How are the sky-high costs of hep C drugs shaping who gets treated?

Published on
December 3, 2015

When the hepatitis C treatment Sovaldi hit the market in December 2013, people were shocked by both the drug’s effectiveness and its price. The drug was said to cure the deadly liver virus in more than 90 percent of patients — at a cost of $84,000 for a 12-week treatment.

More hepatitis C treatments have since hit the market, and they’re also both staggeringly effective and expensive. This has sparked a nationwide discussion about the high cost of specialty drugs and who should have access to them.

Health advocates argue everyone should be able to take advantage of the new generation of treatments. They say that eliminating the virus also eliminates the possibility of transmission. That’s especially true, they say, among people with the highest rates of hepatitis C transmission, like intravenous drug users and HIV-positive men who have sex with men.

But that’s not occurring in California. As of 2013, an estimated 750,000 people were living with chronic hepatitis C in California, according to the state department of public health. Statewide, though, just about 2,150 Medi-Cal enrollees were treated for hepatitis C in 2014, advocates say.

The state expanded access to these life-saving treatments in July and more people have been gaining access to these drugs since then. Still, providers at community health centers tell me it’s frustrating prescribing these drugs to people who need them, only to have the authorization requests repeatedly denied or delayed.

As part of the 2015 California Data Fellowship, I will obtain available data on hepatitis C prescription authorization trends. My goal is to paint a picture of how the high cost of these drugs is impeding Californians’ access to them.
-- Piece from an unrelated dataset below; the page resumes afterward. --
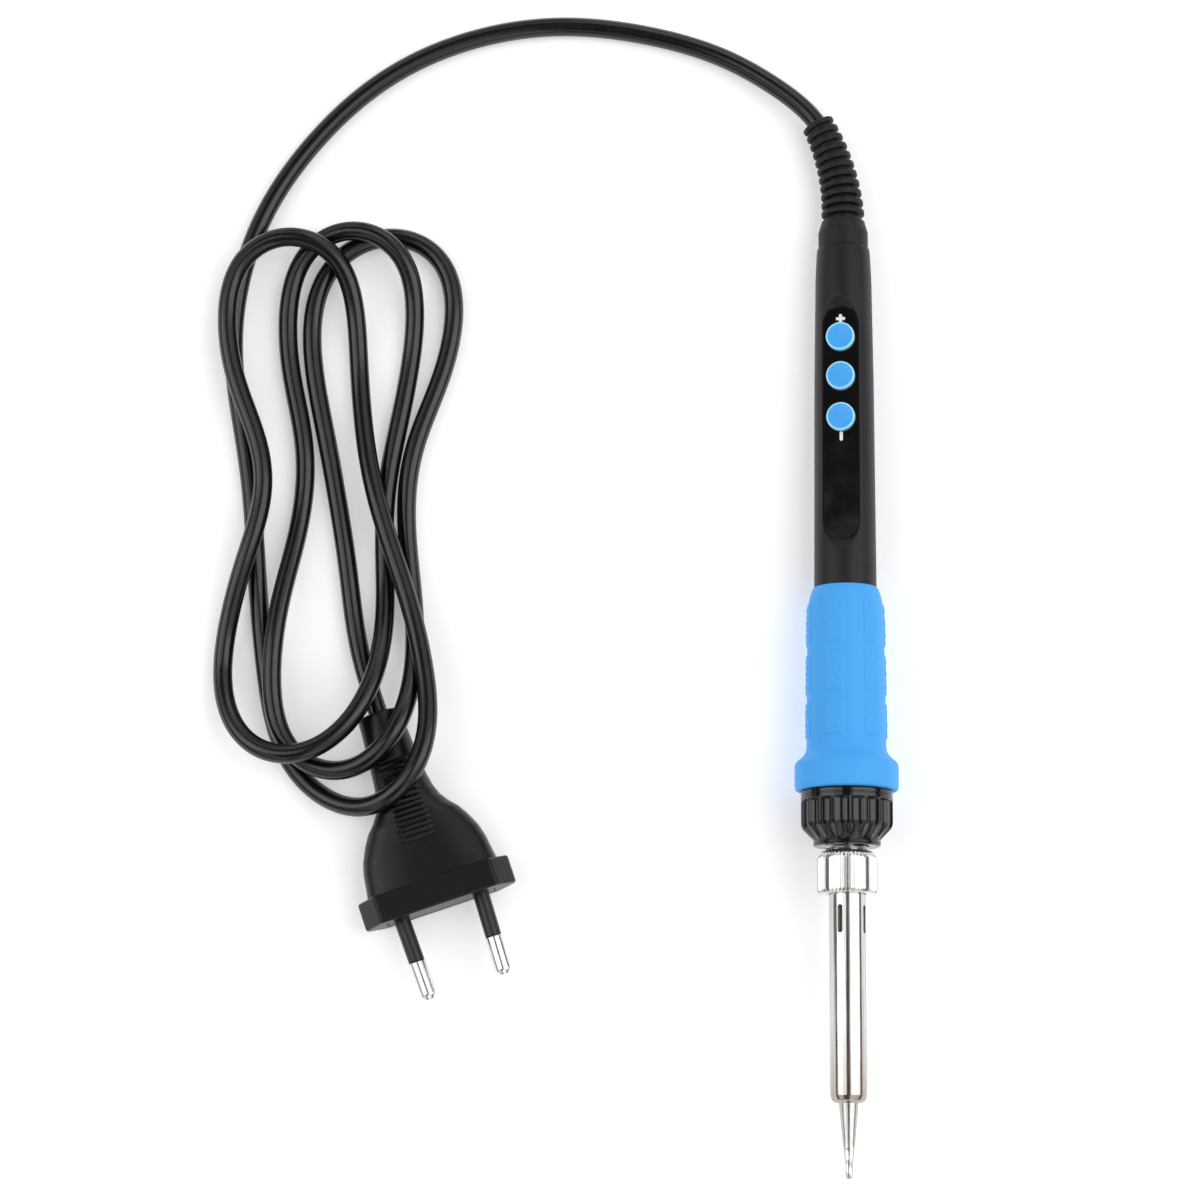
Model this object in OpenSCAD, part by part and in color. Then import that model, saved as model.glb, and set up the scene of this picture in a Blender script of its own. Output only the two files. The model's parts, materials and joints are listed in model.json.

I will also dig into the economic and public health costs of denying the drugs to people with this deadly condition.

I’ll obtain data from state health agencies on how often these prescriptions are prescribed, denied and appealed, and the results of these appeals. I’ll also reach out to insurance companies, to request health care utilization data for people with chronic hepatitis C. This information will help us depict the cost of not treating people for this disease.

After obtaining and analyzing this data, I’ll work on a series of multimedia stories depicting how limited access to critical hepatitis C treatments impacts individual patients, providers and communities. I’ll also analyze the short- and long-term effects of these costs on the state and insurers.

These new hepatitis C medications have become a flashpoint in the national conversation about skyrocketing drug prices. But they’re just one of many costly drugs on the market today. Understanding how public and private insurers are covering hepatitis C drugs, and how these decisions impact individuals and the wider community, could provide lessons for how our society deals more broadly with the rising cost of prescription drugs.